-- Begin Data supplied --

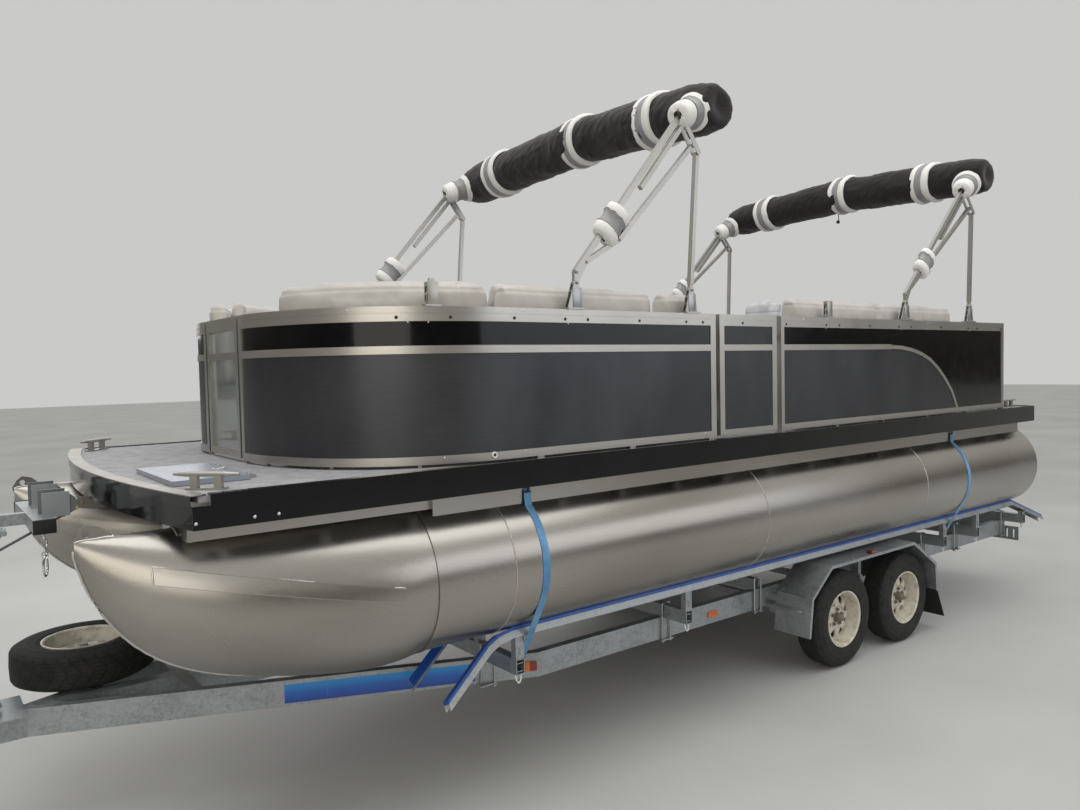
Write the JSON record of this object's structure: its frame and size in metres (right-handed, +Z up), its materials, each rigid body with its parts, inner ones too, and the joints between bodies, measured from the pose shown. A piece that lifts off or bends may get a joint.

-- End Data supplied --
-- Begin Data supplied --

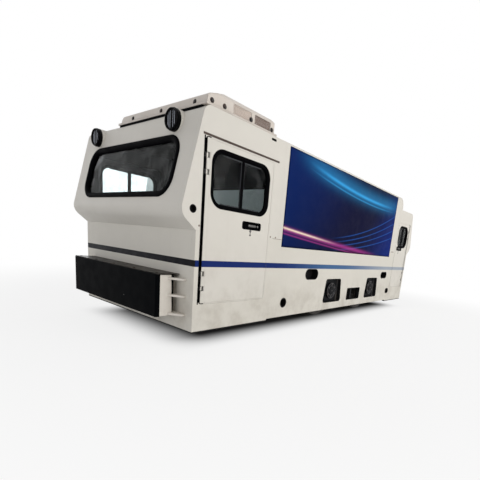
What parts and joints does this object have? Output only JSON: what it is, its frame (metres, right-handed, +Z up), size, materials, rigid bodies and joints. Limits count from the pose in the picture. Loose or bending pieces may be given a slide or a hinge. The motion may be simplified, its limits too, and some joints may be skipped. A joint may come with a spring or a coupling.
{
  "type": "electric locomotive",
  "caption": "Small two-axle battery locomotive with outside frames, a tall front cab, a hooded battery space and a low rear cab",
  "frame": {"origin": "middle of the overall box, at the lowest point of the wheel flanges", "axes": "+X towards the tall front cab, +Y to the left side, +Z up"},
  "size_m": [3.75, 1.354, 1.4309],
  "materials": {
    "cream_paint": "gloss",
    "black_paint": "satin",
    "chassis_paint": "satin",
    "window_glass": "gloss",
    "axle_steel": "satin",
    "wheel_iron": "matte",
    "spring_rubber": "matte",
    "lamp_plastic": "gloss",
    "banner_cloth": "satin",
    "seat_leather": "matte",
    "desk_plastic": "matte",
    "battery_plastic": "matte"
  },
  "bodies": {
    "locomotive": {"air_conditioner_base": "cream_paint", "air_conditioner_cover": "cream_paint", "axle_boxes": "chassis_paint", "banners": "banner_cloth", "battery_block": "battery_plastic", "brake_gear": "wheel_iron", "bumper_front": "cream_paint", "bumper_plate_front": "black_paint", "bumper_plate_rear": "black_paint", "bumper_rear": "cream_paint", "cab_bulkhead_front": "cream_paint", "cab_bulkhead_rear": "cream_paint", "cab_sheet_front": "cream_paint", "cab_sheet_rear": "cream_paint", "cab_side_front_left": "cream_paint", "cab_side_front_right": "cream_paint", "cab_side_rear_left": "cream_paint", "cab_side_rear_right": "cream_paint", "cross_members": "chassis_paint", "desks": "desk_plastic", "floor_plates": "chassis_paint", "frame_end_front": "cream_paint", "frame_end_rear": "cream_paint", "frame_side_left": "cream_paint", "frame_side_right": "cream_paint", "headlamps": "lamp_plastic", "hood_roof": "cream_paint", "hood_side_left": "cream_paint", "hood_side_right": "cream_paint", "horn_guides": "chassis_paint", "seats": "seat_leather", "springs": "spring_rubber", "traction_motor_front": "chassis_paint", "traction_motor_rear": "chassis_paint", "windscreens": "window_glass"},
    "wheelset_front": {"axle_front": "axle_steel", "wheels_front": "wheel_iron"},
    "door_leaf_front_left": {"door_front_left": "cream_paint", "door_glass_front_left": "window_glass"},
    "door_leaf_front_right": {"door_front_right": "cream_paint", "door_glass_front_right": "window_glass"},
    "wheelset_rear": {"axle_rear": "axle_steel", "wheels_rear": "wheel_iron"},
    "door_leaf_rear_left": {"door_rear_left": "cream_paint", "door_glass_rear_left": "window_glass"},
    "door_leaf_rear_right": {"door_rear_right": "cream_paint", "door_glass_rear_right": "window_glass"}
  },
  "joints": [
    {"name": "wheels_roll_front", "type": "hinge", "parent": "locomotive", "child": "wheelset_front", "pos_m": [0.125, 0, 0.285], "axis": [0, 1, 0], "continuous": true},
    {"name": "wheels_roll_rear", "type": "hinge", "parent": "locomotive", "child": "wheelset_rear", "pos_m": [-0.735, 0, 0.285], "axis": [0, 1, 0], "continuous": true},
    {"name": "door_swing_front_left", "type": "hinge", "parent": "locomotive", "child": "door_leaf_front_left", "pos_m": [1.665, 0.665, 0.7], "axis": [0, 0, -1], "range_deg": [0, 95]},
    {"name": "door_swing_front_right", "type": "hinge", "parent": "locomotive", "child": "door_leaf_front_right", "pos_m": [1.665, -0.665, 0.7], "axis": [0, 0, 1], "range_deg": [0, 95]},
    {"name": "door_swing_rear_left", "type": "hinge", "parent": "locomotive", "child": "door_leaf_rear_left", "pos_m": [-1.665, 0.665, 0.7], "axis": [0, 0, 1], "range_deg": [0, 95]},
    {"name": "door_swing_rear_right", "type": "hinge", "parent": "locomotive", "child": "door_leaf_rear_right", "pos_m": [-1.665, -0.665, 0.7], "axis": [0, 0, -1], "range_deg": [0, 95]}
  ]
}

-- End Data supplied --
-- Begin Data supplied --

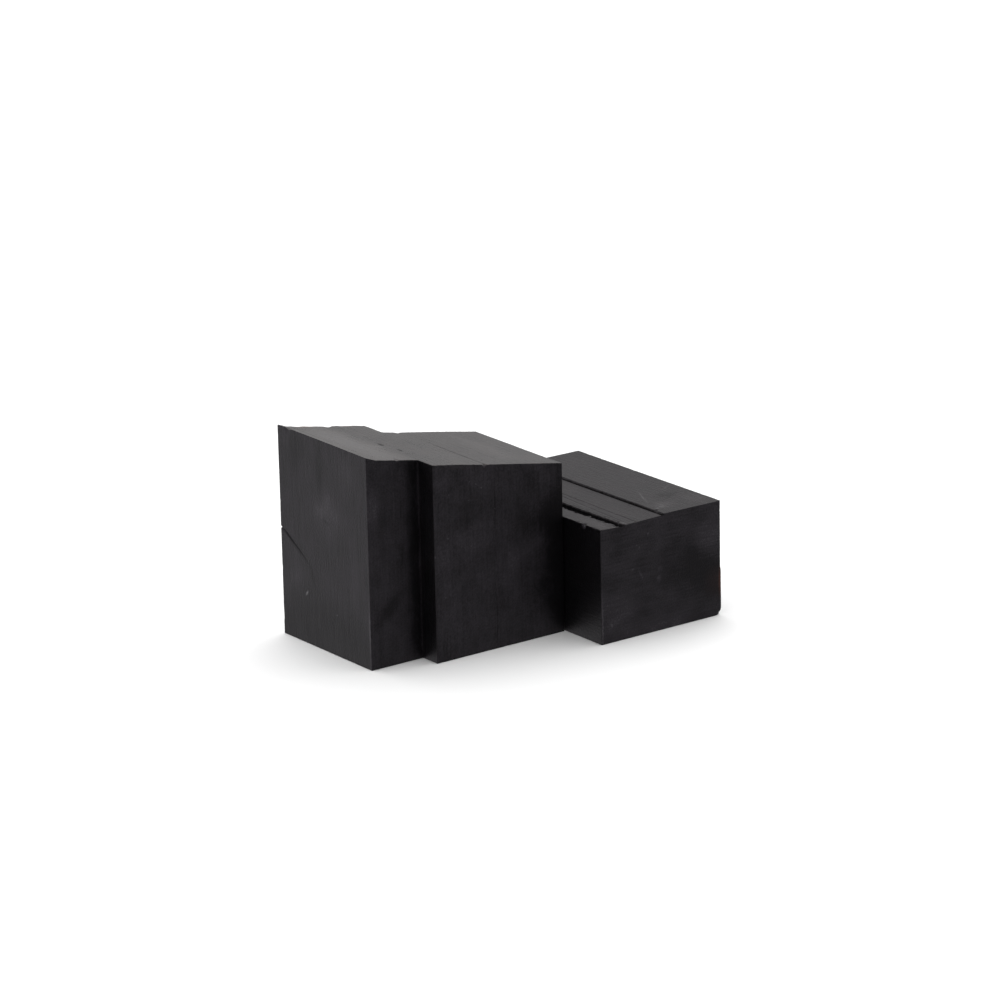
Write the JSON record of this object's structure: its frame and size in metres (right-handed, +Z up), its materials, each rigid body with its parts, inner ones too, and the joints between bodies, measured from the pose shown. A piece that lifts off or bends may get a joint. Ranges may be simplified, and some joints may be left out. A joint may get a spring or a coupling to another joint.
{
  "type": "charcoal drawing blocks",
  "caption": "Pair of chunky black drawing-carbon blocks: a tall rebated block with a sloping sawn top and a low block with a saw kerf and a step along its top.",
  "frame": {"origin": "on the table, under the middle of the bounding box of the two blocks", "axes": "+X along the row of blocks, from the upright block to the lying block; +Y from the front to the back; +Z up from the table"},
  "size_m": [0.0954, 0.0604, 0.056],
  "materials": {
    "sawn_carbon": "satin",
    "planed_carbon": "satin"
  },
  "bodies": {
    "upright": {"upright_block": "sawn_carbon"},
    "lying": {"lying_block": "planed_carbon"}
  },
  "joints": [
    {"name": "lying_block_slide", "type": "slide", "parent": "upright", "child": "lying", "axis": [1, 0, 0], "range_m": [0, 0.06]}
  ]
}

-- End Data supplied --

§ **Problem to solve**
Which lines hold the word "hinge"? Copy each of them from the records.

§ **Task response**
What parts and joints does this object have? Output only JSON: what it is, its frame (metres, right-handed, +Z up), size, materials, rigid bodies and joints. Limits count from the pose in the picture. Loose or bending pieces may be given a slide or a hinge. The motion may be simplified, its limits too, and some joints may be skipped. A joint may come with a spring or a coupling.
    {"name": "wheels_roll_front", "type": "hinge", "parent": "locomotive", "child": "wheelset_front", "pos_m": [0.125, 0, 0.285], "axis": [0, 1, 0], "continuous": true},
    {"name": "wheels_roll_rear", "type": "hinge", "parent": "locomotive", "child": "wheelset_rear", "pos_m": [-0.735, 0, 0.285], "axis": [0, 1, 0], "continuous": true},
    {"name": "door_swing_front_left", "type": "hinge", "parent": "locomotive", "child": "door_leaf_front_left", "pos_m": [1.665, 0.665, 0.7], "axis": [0, 0, -1], "range_deg": [0, 95]},
    {"name": "door_swing_front_right", "type": "hinge", "parent": "locomotive", "child": "door_leaf_front_right", "pos_m": [1.665, -0.665, 0.7], "axis": [0, 0, 1], "range_deg": [0, 95]},
    {"name": "door_swing_rear_left", "type": "hinge", "parent": "locomotive", "child": "door_leaf_rear_left", "pos_m": [-1.665, 0.665, 0.7], "axis": [0, 0, 1], "range_deg": [0, 95]},
    {"name": "door_swing_rear_right", "type": "hinge", "parent": "locomotive", "child": "door_leaf_rear_right", "pos_m": [-1.665, -0.665, 0.7], "axis": [0, 0, -1], "range_deg": [0, 95]}